Melanie Martinez’s K-12 Is A Spellbinding Film About Breaking Free From Society

Melanie Martinez’s K-12 Is A Spellbinding Film About Breaking Free From Society

When you listen to Melanie Martinez’s K-12, the album’s themes about bullying, insecurity, and the importance of learning to embrace one’s imperfections are all readily apparent. But when you watch the accompanying K-12 film and visually drink in the story Martinez has created, it becomes a much more powerful fairytale about the lives we lead long after leaving school.

K-12—a series of 13 videos written and directed by Martinez—re-introduces you to Crybaby, the eponymous hero from Martinez’s debut album, a girl living in a reality that feels like a warped blend between But I’m a Cheerleader and Booksmart with the essence of The Craft woven throughout. Because Crybaby’s absentee mother struggles with substance abuse, there’s no one to see her off as she leaves the house to catch the bus to the K-12 Sleepaway School—a twisted, and supernatural academy where students are taught to adhere to strict, gendered roles.

Like some of K-12’s other pupils, Crybaby possesses a number of magical talents that tend to manifest in moments when she’s stressed. But because she and her good friend Angelita are the only people who seem willing to purposefully use their powers, their peers ostracise them and do everything they can to make the girls feel as if they don’t belong.

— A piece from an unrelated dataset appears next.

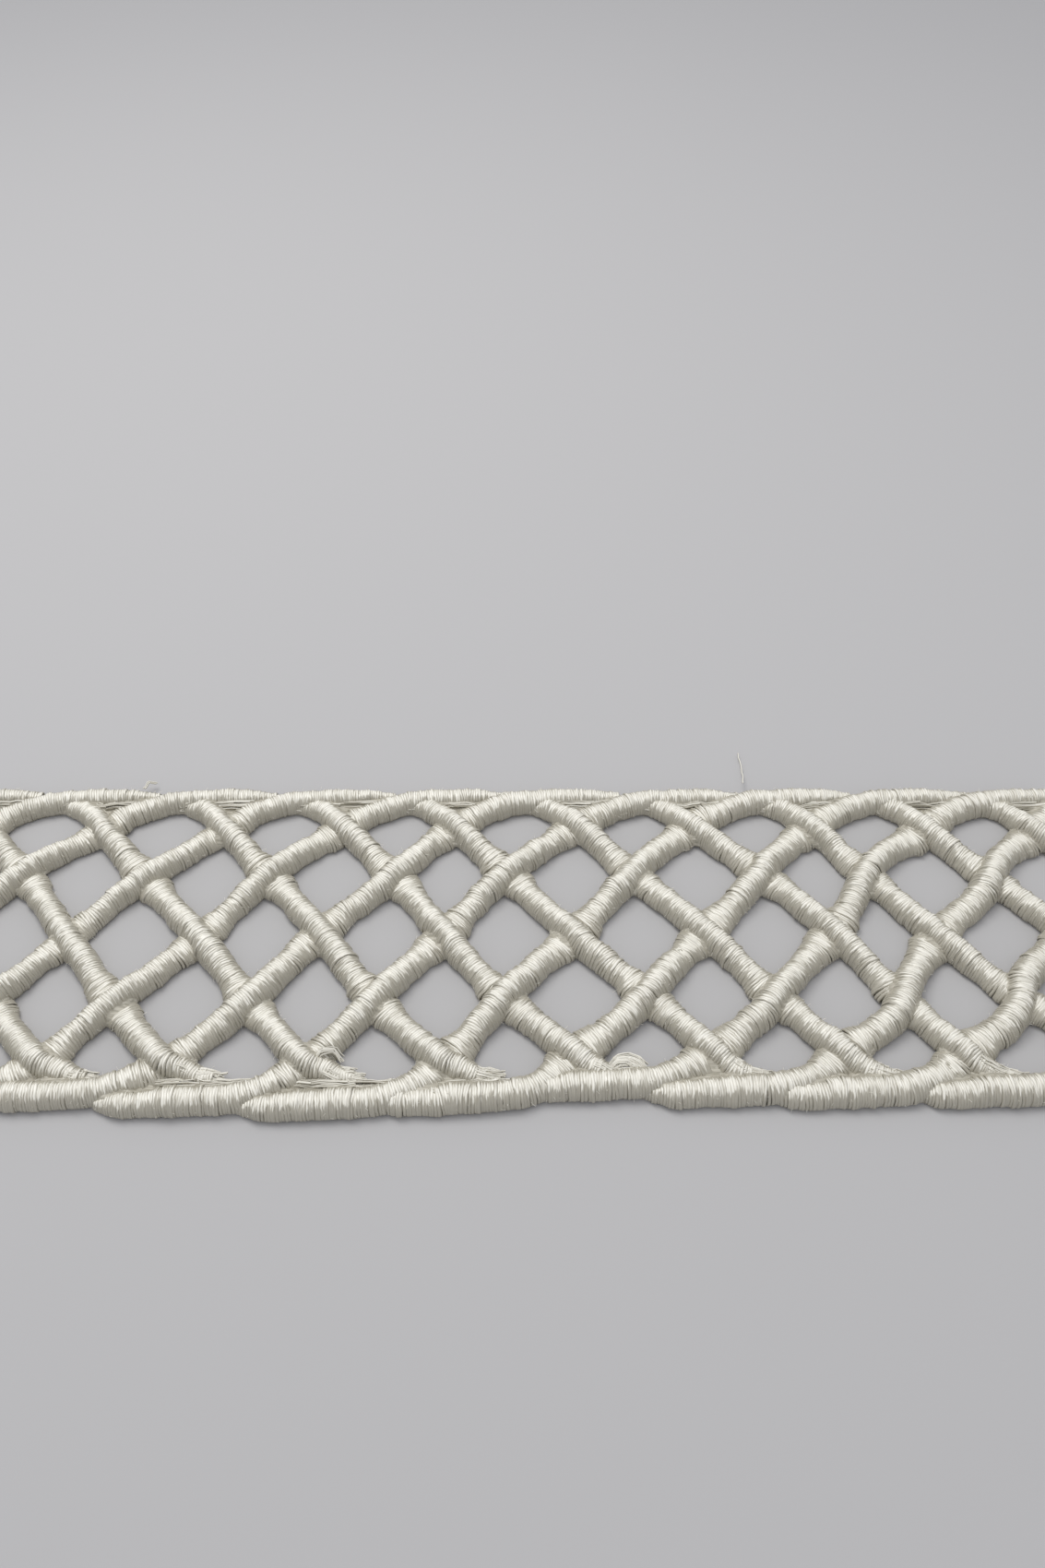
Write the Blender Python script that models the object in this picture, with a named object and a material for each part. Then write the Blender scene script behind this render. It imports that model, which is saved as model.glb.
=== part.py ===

Individually, each of K-12‘s 13 musical scenes works to accompany the album’s tracks, but they’re strung together to create one cohesive narrative illustrating how people’s earliest emotional and physical traumas can become baggage they go on to carry years after the inciting incident.

“Wheels on the Bus” establishes what everyday life is like for Crybaby and she and Angelita are bullied in clear sight of the bus driver, but it also emphasises that as bad as the teasing itself is, the fact that the bus driver is both aware of what’s going on and more concerned with ogling the girls’ bodies reflects a much larger danger facing them.

What’s interesting about K-12‘s ideas about power is how its younger characters’ dynamics drastically shift as they arrive at their school and begin interacting with teachers and other authority figures. The issues Crybaby has with the group of popular mean girls don’t disappear once they settle into their class, but they’re superseded by more complicated problems like the ways that K-12’s faculty beat students or send them off to be drugged and mentally reprogrammed.

The nature of Crybaby’s magic is never really explained, but it feels very much like an organic part of K-12‘s world, in large part because of the dreamlike way that things are presented. When Crybaby’s caught levitating and using her pigtails to choke a bully who threatened to kill her, both girls are dragged to the principal’s office where Crybaby’s able to clairvoyantly witness a meeting in which the principal humiliates and fires Ms. Harper, a teacher in the process of transitioning.

By going a step further and pushing her consciousness into the principal’s mind, Crybaby’s able to make her case to him (in front of a jury of wigged men) that he’s actively hurting the people he’s meant to support with the power he’s been given.

Throughout the film, Crybaby makes a number of attempts to implore those around her that they don’t have to live in constant fear and pain if only they’d choose not to participate in the system as it’s established. While most people rebuff her efforts, they’re not for nothing, because gradually Crybaby comes across others who can use their magic at will and understand that the change she wants to fight for can become a reality

Just as K-12 begins to feel as if its story is coming together into more of a straight line, it takes a few moments to slow down and remind you of how difficult a task tearing down an institutional system truly is. For all of the allies that Crybaby makes along the way, the more she moves toward her goal, the more fraught and complicated things become, and at times, her own resolve wavers.

As you fall deeper and deeper into K-12‘s psychedelic rabbit hole, the film increasingly shifts into an Alice in Wonderland-esque nightmare space, but the ending it builds to is something far more fascinating than Crybaby simply waking up and realising it was all a dream. Rather, K-12 lands on the idea that fighting to free one’s self is both a worthwhile endeavour and a process that might not end exactly when you believe it will.